**The task**
Exact copies are required of the lines from the line containing "obj.matrix_world = Matrix.Identity(4)" through the final line of the listing, both included, and of no other lines.

——

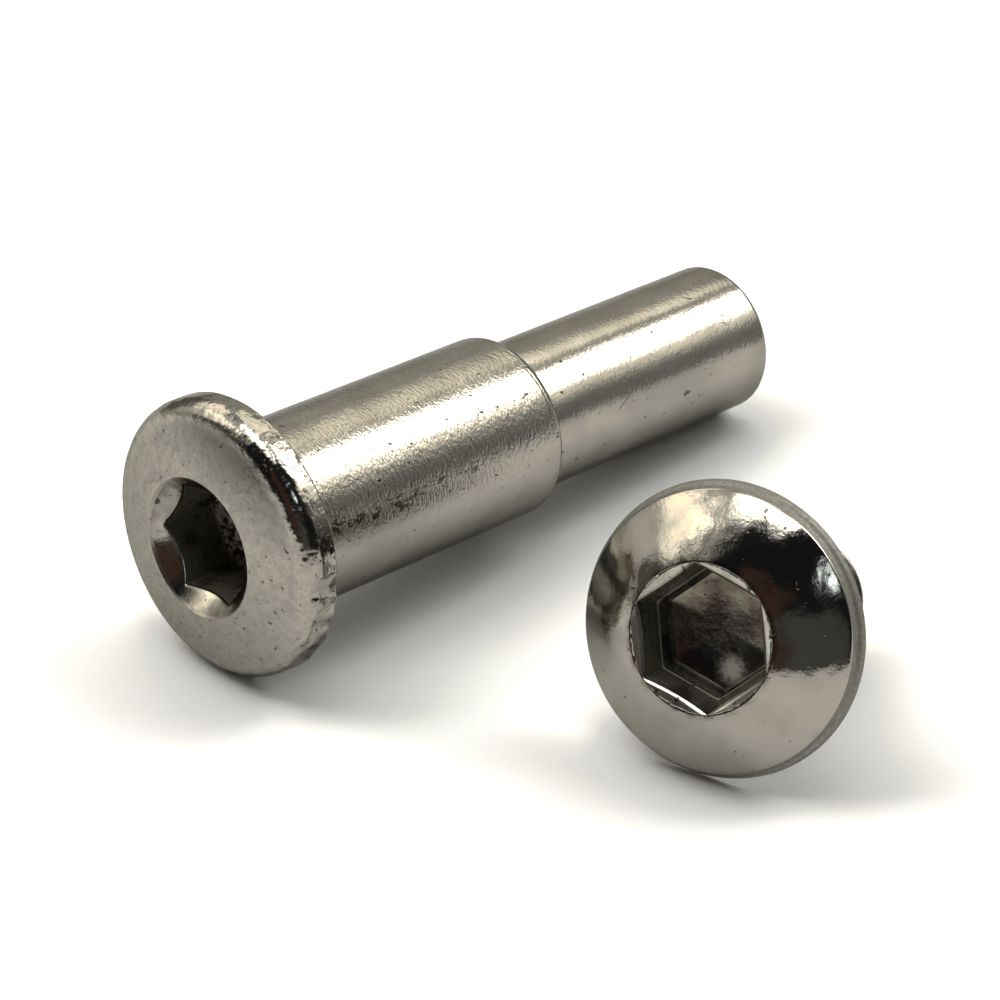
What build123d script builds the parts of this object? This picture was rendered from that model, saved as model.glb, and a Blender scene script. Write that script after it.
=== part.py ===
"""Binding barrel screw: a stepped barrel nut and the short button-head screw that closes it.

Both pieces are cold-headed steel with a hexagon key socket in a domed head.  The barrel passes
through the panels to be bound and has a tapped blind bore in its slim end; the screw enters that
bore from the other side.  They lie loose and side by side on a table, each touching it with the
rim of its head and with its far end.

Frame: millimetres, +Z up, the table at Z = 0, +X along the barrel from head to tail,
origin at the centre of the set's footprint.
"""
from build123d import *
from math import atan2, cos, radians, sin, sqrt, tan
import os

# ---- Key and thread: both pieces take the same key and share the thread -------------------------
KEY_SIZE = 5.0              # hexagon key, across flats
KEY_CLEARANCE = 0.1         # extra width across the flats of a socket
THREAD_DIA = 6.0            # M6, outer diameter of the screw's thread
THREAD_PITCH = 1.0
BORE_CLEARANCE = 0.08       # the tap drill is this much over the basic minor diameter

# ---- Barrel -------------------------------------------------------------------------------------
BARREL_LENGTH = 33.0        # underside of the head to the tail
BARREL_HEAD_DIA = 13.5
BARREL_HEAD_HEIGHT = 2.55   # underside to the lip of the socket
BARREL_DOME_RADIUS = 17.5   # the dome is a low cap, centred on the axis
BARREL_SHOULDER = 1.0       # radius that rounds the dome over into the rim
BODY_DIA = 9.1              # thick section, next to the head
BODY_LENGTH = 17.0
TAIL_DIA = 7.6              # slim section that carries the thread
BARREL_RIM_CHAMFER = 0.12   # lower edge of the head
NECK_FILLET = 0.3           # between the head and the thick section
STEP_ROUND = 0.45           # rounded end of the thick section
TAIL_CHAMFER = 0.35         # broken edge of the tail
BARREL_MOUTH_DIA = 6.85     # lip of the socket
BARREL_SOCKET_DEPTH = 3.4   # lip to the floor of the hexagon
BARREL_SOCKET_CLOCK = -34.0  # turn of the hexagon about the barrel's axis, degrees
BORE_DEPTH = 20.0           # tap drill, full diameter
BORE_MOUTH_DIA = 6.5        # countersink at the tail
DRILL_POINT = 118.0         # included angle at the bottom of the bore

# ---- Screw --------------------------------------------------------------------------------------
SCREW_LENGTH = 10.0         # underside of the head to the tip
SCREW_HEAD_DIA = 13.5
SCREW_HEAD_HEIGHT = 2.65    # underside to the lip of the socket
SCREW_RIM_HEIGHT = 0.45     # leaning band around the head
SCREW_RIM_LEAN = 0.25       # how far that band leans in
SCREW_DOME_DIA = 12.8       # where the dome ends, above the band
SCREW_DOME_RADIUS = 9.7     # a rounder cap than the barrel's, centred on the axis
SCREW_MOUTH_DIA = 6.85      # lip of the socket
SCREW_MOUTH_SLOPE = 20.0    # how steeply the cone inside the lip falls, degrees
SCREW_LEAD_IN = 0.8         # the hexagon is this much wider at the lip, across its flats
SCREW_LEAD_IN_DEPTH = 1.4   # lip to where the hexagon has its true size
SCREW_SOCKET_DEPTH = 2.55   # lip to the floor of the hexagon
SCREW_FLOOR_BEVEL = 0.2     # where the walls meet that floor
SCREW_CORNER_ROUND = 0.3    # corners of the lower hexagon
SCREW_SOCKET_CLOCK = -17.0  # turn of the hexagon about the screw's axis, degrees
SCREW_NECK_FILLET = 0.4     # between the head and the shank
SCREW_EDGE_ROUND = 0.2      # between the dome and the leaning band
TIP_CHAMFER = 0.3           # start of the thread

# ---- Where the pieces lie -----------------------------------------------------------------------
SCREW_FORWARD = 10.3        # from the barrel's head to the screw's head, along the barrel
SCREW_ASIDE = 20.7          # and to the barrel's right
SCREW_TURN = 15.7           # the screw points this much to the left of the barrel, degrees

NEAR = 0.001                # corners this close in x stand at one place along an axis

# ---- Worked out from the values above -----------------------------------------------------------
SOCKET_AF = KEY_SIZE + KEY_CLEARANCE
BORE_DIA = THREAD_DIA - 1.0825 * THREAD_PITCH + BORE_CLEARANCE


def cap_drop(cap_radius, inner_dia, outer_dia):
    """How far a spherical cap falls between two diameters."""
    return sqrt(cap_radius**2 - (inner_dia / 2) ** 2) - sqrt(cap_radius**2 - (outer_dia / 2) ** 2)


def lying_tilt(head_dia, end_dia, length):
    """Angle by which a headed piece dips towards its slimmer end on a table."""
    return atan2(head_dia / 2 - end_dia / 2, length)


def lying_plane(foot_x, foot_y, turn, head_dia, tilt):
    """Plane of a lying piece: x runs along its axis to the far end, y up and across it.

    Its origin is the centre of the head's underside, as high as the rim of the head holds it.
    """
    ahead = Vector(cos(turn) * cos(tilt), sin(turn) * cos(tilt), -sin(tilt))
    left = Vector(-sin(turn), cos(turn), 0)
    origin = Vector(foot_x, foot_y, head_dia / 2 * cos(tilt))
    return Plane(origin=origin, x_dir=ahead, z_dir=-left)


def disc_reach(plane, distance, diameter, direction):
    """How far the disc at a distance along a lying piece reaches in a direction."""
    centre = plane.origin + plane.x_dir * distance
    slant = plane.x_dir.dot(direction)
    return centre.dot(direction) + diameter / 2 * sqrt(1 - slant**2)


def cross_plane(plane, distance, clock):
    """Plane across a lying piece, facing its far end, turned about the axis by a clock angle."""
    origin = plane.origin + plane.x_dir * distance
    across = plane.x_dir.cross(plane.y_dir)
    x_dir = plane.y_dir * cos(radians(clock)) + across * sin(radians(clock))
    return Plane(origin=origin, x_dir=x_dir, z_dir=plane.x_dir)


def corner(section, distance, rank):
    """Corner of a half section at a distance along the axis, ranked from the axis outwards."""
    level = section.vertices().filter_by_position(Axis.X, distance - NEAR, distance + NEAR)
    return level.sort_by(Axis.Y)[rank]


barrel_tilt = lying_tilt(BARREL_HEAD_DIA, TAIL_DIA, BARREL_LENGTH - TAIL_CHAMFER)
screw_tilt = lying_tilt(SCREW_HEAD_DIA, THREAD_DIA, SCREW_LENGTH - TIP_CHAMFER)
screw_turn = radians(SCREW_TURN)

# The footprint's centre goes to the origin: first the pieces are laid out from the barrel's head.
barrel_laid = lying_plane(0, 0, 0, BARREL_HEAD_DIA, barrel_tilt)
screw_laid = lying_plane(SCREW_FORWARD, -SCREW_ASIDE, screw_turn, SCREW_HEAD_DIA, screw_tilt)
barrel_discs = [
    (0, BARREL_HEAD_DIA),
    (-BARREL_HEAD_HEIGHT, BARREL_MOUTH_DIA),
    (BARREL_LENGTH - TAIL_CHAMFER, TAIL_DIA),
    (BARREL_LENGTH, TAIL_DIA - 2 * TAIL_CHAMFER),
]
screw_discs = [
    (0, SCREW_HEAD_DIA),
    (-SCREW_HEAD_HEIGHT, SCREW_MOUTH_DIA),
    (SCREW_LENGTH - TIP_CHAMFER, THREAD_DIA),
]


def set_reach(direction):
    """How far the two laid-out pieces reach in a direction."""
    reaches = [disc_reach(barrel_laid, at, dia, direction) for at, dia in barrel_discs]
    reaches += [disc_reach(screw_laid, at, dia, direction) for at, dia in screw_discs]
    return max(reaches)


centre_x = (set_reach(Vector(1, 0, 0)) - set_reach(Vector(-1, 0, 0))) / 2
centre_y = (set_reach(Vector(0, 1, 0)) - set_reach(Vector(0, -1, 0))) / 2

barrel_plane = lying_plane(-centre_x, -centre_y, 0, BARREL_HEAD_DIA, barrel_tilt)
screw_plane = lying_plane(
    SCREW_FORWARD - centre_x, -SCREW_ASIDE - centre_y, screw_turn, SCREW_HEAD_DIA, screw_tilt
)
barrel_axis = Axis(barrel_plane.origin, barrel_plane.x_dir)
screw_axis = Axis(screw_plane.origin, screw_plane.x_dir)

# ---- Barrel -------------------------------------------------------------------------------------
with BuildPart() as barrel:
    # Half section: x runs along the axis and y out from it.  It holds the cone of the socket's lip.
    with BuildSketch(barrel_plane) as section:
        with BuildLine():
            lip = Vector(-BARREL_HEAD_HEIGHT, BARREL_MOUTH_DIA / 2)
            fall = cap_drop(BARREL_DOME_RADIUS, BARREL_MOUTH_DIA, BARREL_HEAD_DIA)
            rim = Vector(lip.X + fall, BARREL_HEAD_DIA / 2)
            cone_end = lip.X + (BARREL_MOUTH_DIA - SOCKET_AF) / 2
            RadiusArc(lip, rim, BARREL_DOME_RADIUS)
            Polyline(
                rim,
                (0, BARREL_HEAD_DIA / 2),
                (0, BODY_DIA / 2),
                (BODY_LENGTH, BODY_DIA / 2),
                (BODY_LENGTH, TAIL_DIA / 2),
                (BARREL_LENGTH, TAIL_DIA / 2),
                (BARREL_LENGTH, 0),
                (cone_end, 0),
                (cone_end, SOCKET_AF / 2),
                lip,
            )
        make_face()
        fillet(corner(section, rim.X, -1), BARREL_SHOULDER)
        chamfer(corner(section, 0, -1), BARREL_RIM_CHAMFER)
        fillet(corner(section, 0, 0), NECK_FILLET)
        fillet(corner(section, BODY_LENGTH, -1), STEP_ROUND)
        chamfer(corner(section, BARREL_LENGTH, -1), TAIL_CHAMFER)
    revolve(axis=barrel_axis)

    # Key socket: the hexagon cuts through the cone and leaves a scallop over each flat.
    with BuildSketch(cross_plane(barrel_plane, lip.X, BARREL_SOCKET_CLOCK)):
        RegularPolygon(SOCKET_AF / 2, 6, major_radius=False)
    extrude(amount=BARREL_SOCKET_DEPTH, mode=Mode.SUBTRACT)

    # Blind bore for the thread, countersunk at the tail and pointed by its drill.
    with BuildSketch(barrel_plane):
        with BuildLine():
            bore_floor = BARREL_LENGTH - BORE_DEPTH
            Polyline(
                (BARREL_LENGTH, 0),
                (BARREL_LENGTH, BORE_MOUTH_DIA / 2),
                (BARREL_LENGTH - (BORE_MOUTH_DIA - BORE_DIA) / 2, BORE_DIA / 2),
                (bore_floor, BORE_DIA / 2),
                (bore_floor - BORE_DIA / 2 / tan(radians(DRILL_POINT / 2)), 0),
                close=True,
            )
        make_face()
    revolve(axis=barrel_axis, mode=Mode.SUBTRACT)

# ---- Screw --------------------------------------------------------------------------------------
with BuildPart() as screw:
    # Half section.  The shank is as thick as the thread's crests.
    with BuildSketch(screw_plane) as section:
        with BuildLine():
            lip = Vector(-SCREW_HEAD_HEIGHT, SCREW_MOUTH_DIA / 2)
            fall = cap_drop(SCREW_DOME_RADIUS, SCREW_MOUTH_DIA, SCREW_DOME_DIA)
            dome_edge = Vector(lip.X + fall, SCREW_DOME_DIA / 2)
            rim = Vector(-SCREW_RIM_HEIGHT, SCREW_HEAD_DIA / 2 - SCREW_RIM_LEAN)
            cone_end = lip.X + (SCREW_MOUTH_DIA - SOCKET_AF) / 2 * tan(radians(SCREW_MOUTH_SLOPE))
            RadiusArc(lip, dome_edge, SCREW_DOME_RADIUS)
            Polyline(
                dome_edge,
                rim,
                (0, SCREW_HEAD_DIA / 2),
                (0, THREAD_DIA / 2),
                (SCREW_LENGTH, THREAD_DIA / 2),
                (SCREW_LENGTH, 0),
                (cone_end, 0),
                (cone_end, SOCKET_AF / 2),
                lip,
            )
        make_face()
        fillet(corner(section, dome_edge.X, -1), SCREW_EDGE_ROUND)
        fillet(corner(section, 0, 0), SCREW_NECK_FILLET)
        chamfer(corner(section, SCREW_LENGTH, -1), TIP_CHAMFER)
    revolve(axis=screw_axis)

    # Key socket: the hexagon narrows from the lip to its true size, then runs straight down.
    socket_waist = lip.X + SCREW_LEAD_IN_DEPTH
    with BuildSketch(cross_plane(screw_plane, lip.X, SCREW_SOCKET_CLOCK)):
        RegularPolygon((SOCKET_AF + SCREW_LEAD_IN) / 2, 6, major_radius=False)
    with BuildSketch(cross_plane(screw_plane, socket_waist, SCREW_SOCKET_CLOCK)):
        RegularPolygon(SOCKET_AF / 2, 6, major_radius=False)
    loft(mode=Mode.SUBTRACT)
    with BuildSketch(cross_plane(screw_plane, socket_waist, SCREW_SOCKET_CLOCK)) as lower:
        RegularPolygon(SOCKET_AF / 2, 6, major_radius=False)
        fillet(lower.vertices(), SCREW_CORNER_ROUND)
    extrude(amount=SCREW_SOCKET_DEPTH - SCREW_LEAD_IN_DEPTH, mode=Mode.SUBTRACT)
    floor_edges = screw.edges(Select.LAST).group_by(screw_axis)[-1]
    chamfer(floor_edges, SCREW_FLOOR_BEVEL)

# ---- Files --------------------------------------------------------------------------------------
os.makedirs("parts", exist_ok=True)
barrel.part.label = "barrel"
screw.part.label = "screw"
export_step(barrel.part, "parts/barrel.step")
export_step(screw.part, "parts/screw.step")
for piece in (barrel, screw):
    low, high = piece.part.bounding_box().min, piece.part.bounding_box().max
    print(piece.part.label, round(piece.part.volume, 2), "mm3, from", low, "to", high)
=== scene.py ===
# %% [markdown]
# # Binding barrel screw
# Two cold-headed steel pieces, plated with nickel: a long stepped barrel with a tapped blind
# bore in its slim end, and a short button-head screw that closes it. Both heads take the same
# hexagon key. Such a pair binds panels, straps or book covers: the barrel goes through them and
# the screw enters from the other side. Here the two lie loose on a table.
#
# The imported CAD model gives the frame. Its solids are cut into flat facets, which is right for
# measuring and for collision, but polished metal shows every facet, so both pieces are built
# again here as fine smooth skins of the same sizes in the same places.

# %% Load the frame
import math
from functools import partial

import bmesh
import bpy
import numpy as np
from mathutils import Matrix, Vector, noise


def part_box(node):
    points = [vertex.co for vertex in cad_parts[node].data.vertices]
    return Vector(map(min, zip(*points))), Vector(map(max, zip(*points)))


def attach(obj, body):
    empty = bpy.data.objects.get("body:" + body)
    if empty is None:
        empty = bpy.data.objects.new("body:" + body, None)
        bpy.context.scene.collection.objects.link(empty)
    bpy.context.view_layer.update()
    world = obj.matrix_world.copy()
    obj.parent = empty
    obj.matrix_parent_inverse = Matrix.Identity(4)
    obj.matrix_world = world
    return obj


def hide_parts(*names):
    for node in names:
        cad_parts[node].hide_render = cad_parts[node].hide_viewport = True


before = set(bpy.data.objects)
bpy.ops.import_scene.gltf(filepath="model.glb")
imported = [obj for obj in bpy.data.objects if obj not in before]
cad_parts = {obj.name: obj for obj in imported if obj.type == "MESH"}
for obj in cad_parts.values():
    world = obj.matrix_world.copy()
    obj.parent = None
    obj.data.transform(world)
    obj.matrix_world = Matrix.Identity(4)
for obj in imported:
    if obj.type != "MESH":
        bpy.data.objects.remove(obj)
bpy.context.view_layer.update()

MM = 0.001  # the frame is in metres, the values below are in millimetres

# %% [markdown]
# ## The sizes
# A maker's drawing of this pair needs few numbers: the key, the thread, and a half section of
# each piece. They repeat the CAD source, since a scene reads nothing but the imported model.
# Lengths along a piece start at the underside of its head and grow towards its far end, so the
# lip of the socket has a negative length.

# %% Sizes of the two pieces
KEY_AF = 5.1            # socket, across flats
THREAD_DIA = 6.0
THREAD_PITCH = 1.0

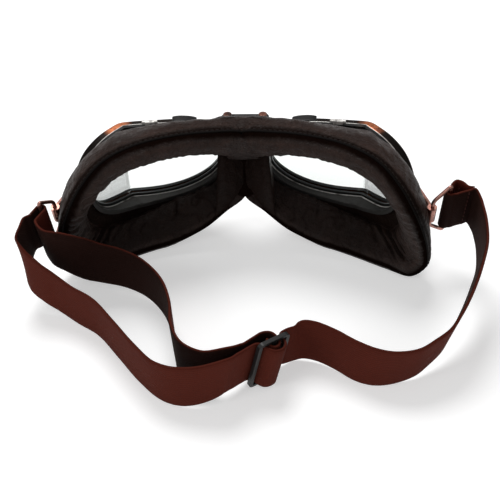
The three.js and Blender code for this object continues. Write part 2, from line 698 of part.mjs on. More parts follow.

——

**Response to the exercise**
    obj.matrix_world = Matrix.Identity(4)
for obj in imported:
    if obj.type != "MESH":
        bpy.data.objects.remove(obj)
bpy.context.view_layer.update()

MM = 0.001  # the frame is in metres, the values below are in millimetres

# %% [markdown]
# ## The sizes
# A maker's drawing of this pair needs few numbers: the key, the thread, and a half section of
# each piece. They repeat the CAD source, since a scene reads nothing but the imported model.
# Lengths along a piece start at the underside of its head and grow towards its far end, so the
# lip of the socket has a negative length.

# %% Sizes of the two pieces
KEY_AF = 5.1            # socket, across flats
THREAD_DIA = 6.0
THREAD_PITCH = 1.0

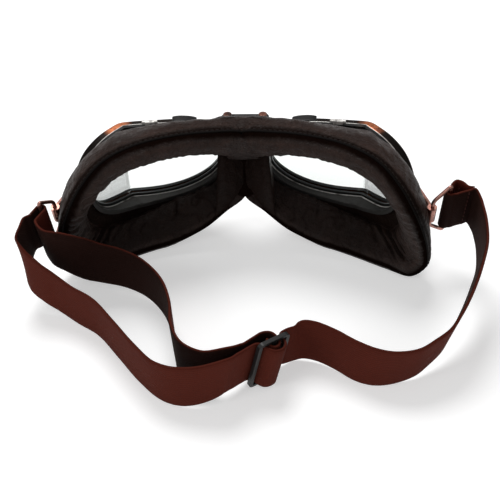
The three.js and Blender code for this object continues. Write part 2, from line 698 of part.mjs on. More parts follow.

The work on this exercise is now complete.